* Collected data:

-.-.-

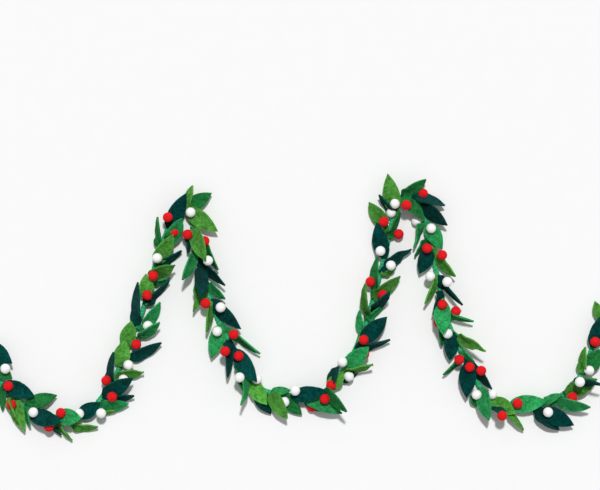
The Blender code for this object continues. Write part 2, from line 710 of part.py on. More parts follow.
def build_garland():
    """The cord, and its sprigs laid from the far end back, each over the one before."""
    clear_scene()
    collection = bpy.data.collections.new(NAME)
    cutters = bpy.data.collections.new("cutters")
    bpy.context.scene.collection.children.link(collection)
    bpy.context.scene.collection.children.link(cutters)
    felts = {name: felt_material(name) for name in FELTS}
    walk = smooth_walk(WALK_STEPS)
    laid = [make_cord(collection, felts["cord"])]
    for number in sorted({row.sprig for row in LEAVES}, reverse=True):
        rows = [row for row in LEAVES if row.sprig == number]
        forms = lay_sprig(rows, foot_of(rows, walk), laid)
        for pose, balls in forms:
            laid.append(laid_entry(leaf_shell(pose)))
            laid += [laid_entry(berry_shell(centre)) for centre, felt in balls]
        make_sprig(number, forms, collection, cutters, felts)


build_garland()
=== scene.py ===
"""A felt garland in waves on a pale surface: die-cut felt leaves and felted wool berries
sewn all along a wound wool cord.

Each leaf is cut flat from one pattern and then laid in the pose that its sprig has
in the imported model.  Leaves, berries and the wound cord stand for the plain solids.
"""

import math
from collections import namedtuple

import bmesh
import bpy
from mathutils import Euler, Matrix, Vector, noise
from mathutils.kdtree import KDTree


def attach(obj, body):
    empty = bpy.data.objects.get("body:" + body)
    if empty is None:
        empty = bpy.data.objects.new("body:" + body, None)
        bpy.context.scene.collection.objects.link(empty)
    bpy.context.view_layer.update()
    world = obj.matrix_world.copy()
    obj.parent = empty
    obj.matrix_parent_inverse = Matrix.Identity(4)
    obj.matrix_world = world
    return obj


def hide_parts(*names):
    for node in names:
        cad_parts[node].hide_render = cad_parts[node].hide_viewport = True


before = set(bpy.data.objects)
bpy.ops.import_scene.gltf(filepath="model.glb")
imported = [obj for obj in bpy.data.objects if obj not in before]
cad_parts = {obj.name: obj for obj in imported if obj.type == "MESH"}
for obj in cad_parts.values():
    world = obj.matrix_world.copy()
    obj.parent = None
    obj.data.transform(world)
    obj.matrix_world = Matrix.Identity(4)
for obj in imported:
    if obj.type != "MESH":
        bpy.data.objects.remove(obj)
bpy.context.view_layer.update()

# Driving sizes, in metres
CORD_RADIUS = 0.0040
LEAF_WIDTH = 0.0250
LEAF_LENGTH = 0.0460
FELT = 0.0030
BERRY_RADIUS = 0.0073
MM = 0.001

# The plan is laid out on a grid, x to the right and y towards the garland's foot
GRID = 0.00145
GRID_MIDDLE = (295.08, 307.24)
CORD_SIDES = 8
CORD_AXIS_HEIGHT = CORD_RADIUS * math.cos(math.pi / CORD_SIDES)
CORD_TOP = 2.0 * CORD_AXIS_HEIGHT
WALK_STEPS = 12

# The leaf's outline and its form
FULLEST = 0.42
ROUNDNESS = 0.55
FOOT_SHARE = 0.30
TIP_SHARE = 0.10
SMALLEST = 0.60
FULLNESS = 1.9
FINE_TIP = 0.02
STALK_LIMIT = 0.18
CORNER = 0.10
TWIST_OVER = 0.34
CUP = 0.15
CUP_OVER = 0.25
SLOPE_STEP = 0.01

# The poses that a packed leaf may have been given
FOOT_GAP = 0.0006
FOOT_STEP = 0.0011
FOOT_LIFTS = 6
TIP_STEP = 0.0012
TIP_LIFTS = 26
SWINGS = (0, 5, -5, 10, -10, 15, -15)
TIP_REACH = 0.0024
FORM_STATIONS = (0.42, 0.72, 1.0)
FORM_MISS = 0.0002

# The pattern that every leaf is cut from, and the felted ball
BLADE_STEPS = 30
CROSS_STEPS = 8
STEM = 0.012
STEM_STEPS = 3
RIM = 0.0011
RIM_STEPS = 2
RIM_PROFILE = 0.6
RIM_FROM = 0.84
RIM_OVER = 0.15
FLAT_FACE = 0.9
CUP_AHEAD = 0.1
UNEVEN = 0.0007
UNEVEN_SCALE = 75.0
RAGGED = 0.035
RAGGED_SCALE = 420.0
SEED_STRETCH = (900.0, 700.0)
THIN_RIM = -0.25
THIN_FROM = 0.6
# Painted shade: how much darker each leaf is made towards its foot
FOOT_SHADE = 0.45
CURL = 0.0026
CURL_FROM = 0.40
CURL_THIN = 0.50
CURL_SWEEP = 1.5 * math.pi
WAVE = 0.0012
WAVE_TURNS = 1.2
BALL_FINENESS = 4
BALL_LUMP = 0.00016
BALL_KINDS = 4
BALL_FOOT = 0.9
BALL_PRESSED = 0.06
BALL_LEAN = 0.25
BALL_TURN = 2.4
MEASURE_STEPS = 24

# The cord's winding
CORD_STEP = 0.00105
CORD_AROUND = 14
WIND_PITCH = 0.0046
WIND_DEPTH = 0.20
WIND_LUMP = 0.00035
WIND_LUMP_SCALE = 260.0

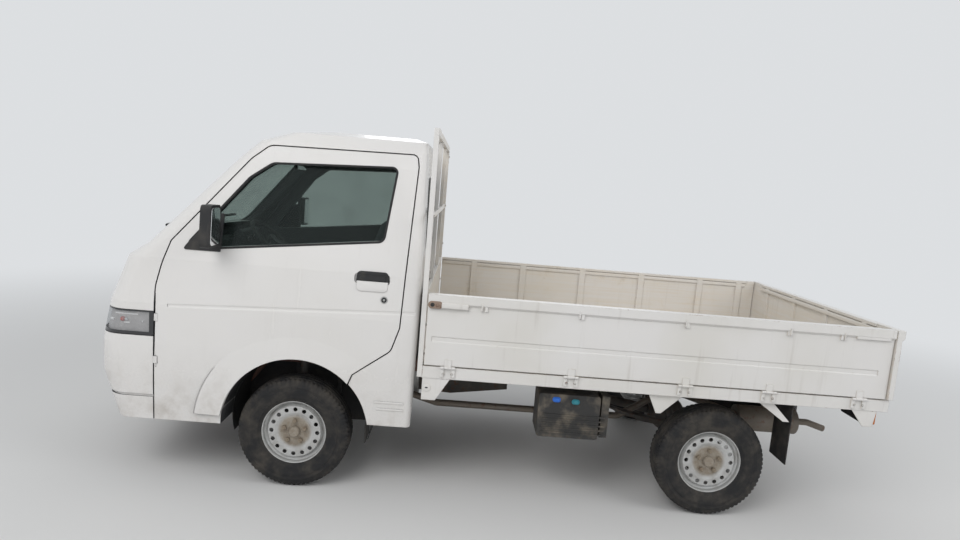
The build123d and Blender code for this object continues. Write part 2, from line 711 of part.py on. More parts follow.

-.-.-

* Work to complete: Repeat, unchanged, every line from the one that contains "laid += [laid_entry(berry_shell(centre))" to the one that contains "if empty is", including both, and no other line.

* Answer to the exercise:
            laid += [laid_entry(berry_shell(centre)) for centre, felt in balls]
        make_sprig(number, forms, collection, cutters, felts)


build_garland()
=== scene.py ===
"""A felt garland in waves on a pale surface: die-cut felt leaves and felted wool berries
sewn all along a wound wool cord.

Each leaf is cut flat from one pattern and then laid in the pose that its sprig has
in the imported model.  Leaves, berries and the wound cord stand for the plain solids.
"""

import math
from collections import namedtuple

import bmesh
import bpy
from mathutils import Euler, Matrix, Vector, noise
from mathutils.kdtree import KDTree


def attach(obj, body):
    empty = bpy.data.objects.get("body:" + body)
    if empty is None:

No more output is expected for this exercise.